### GOAL:
Copy each line exactly.

-- START RECORDED DATA --

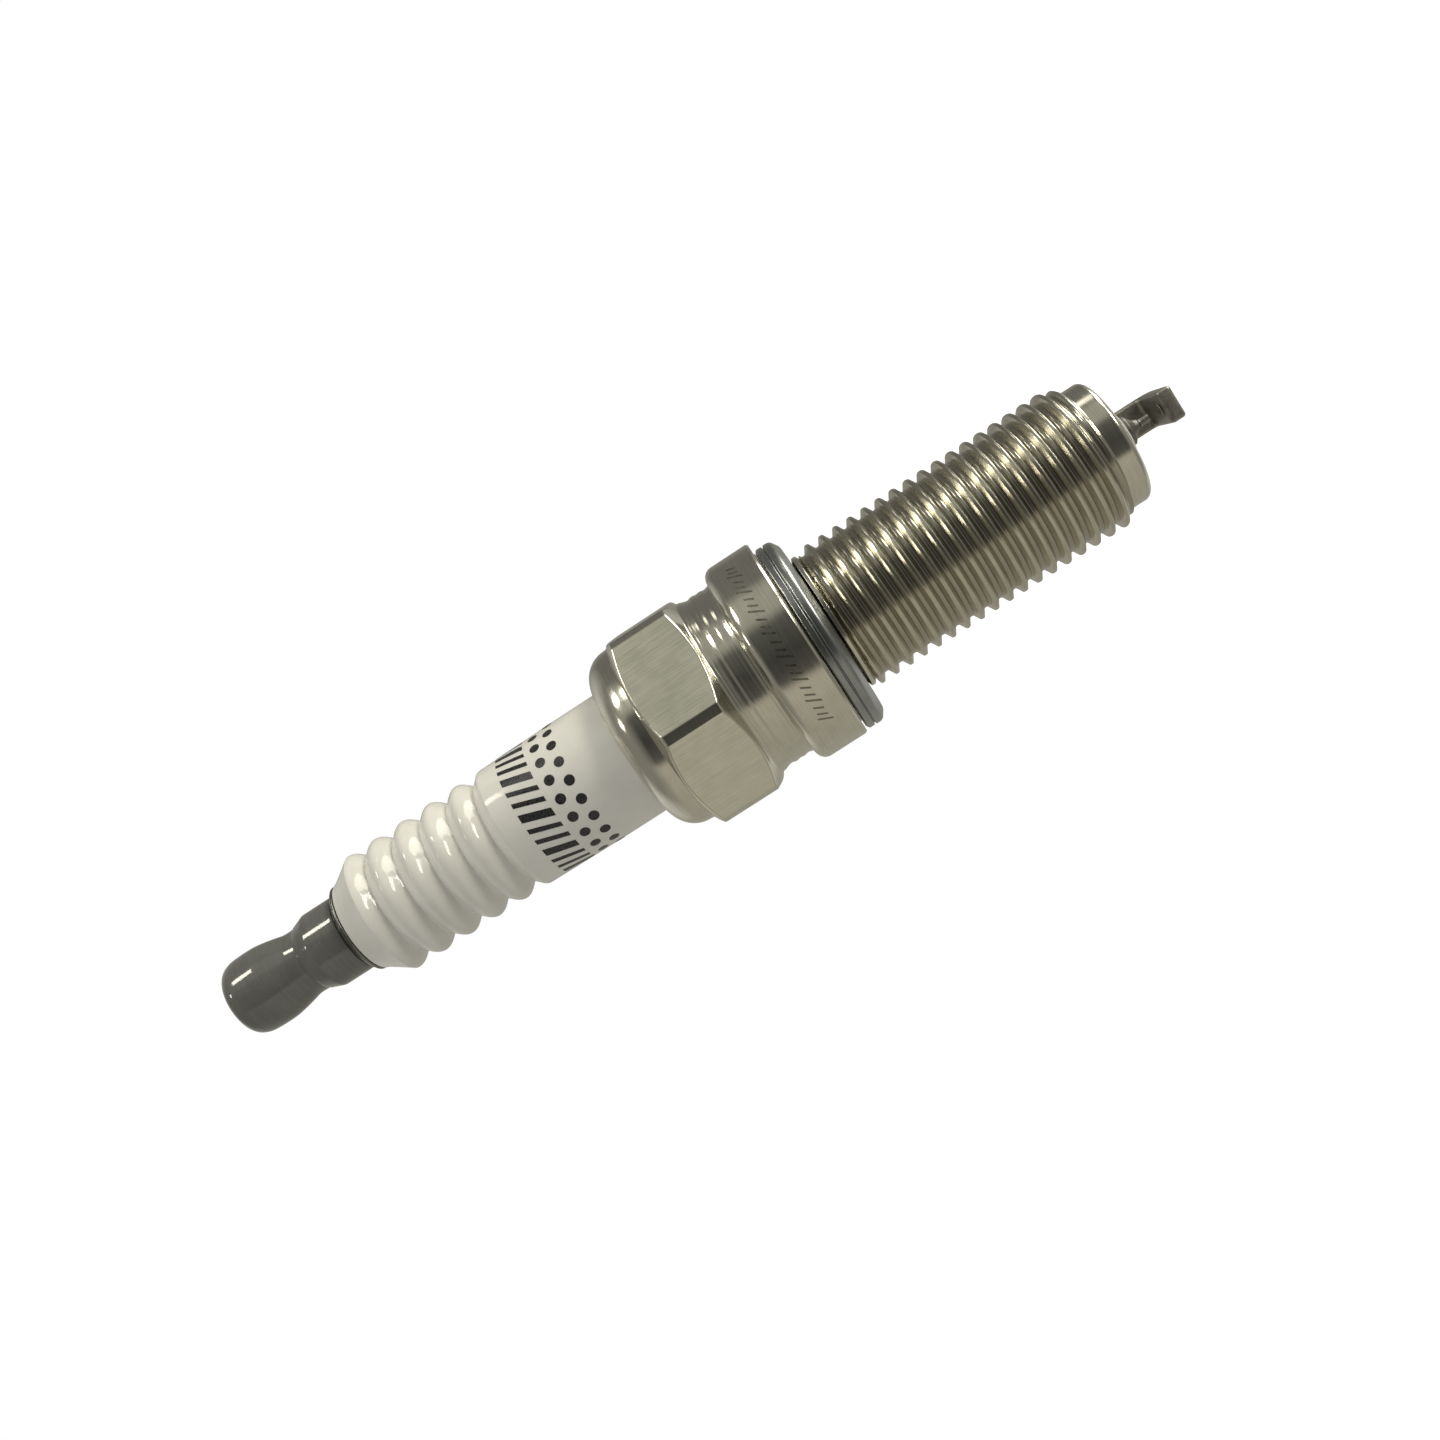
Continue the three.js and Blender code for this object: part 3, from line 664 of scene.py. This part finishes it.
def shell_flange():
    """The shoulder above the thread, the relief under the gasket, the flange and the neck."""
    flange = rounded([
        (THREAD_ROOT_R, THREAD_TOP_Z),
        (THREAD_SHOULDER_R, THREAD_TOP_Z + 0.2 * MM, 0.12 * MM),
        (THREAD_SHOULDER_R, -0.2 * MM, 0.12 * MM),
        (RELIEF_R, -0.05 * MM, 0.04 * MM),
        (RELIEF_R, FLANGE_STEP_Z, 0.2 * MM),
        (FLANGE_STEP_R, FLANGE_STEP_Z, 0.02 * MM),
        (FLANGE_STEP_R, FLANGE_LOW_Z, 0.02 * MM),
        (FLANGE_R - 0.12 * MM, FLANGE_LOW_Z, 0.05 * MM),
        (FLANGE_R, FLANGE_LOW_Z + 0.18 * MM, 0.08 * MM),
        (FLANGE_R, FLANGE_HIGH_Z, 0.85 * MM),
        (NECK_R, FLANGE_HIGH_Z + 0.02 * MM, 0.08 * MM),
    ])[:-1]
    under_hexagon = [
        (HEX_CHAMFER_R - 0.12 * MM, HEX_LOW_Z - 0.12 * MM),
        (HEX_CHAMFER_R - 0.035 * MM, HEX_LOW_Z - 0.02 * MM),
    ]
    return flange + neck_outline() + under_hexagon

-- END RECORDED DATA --

### ANSWER TO THE PROBLEM:
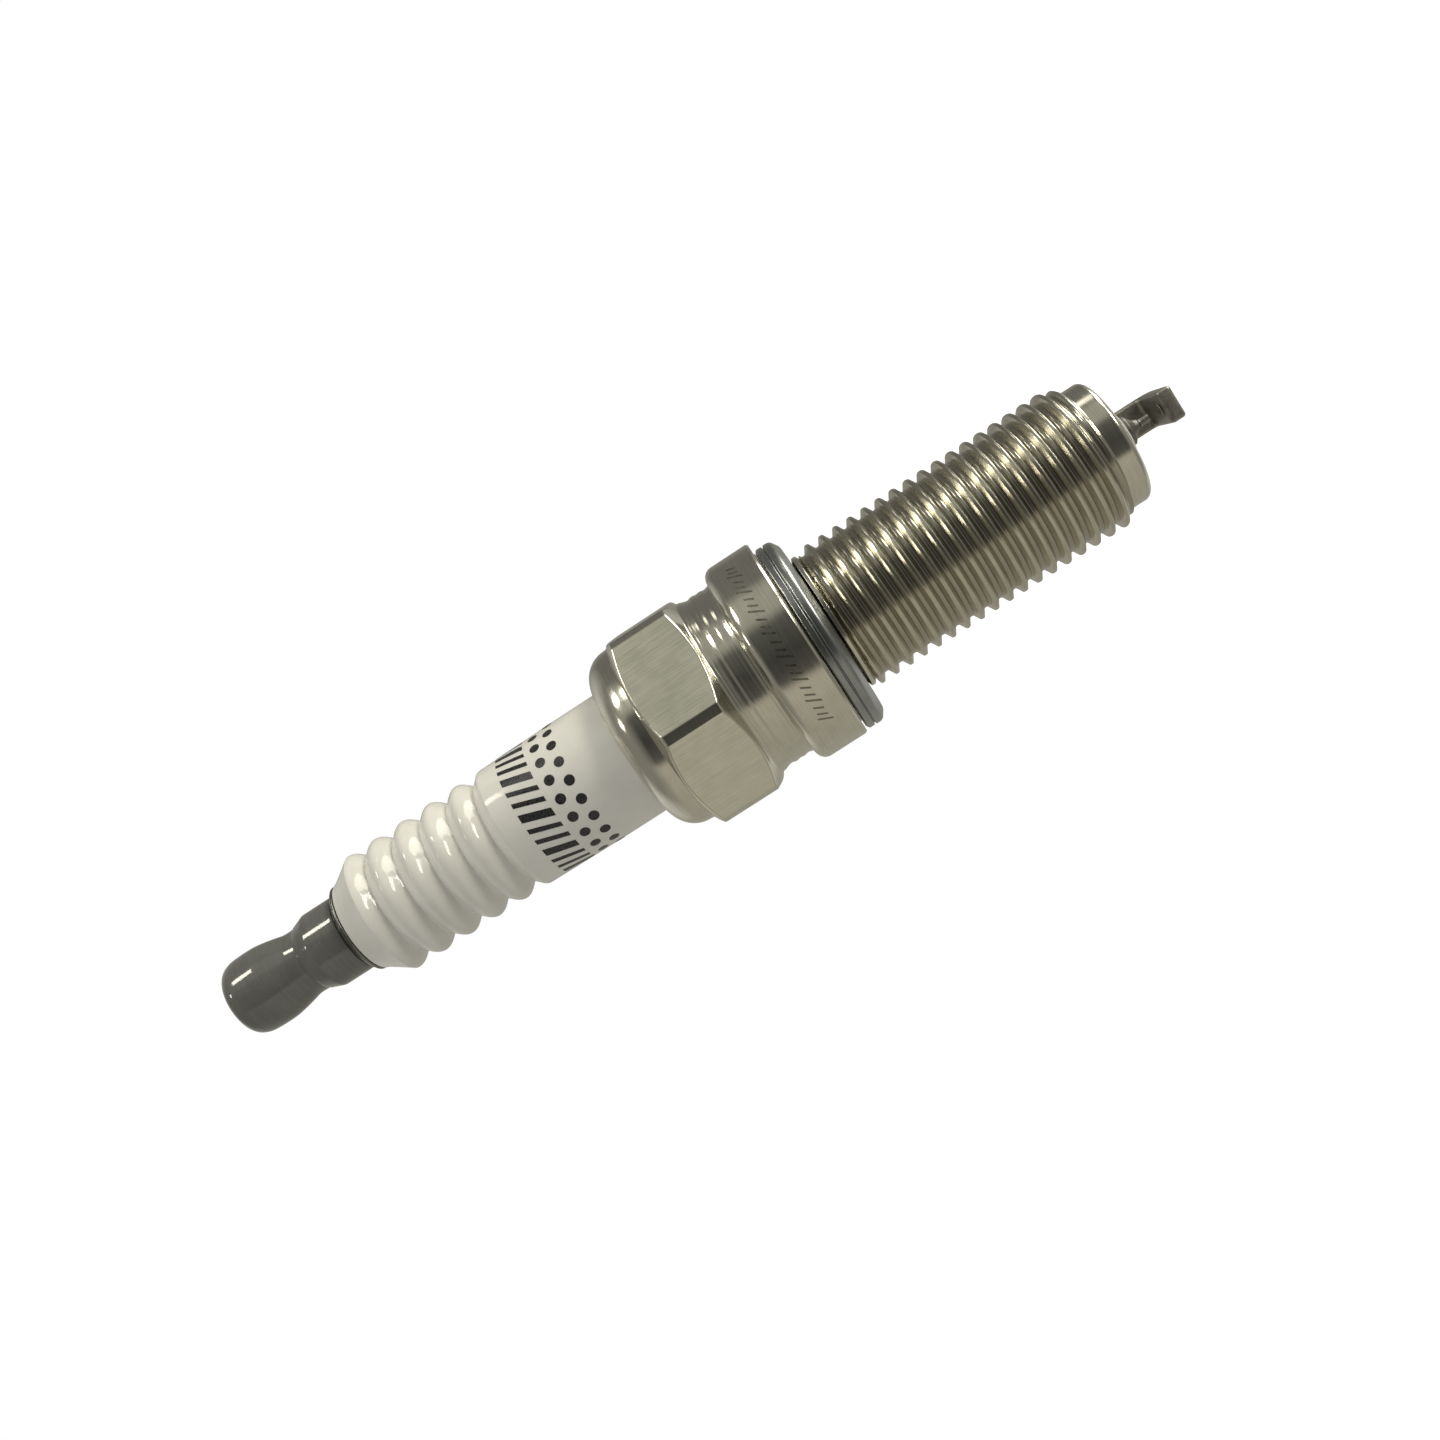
Continue the three.js and Blender code for this object: part 3, from line 664 of scene.py. This part finishes it.
def shell_flange():
    """The shoulder above the thread, the relief under the gasket, the flange and the neck."""
    flange = rounded([
        (THREAD_ROOT_R, THREAD_TOP_Z),
        (THREAD_SHOULDER_R, THREAD_TOP_Z + 0.2 * MM, 0.12 * MM),
        (THREAD_SHOULDER_R, -0.2 * MM, 0.12 * MM),
        (RELIEF_R, -0.05 * MM, 0.04 * MM),
        (RELIEF_R, FLANGE_STEP_Z, 0.2 * MM),
        (FLANGE_STEP_R, FLANGE_STEP_Z, 0.02 * MM),
        (FLANGE_STEP_R, FLANGE_LOW_Z, 0.02 * MM),
        (FLANGE_R - 0.12 * MM, FLANGE_LOW_Z, 0.05 * MM),
        (FLANGE_R, FLANGE_LOW_Z + 0.18 * MM, 0.08 * MM),
        (FLANGE_R, FLANGE_HIGH_Z, 0.85 * MM),
        (NECK_R, FLANGE_HIGH_Z + 0.02 * MM, 0.08 * MM),
    ])[:-1]
    under_hexagon = [
        (HEX_CHAMFER_R - 0.12 * MM, HEX_LOW_Z - 0.12 * MM),
        (HEX_CHAMFER_R - 0.035 * MM, HEX_LOW_Z - 0.02 * MM),
    ]
    return flange + neck_outline() + under_hexagon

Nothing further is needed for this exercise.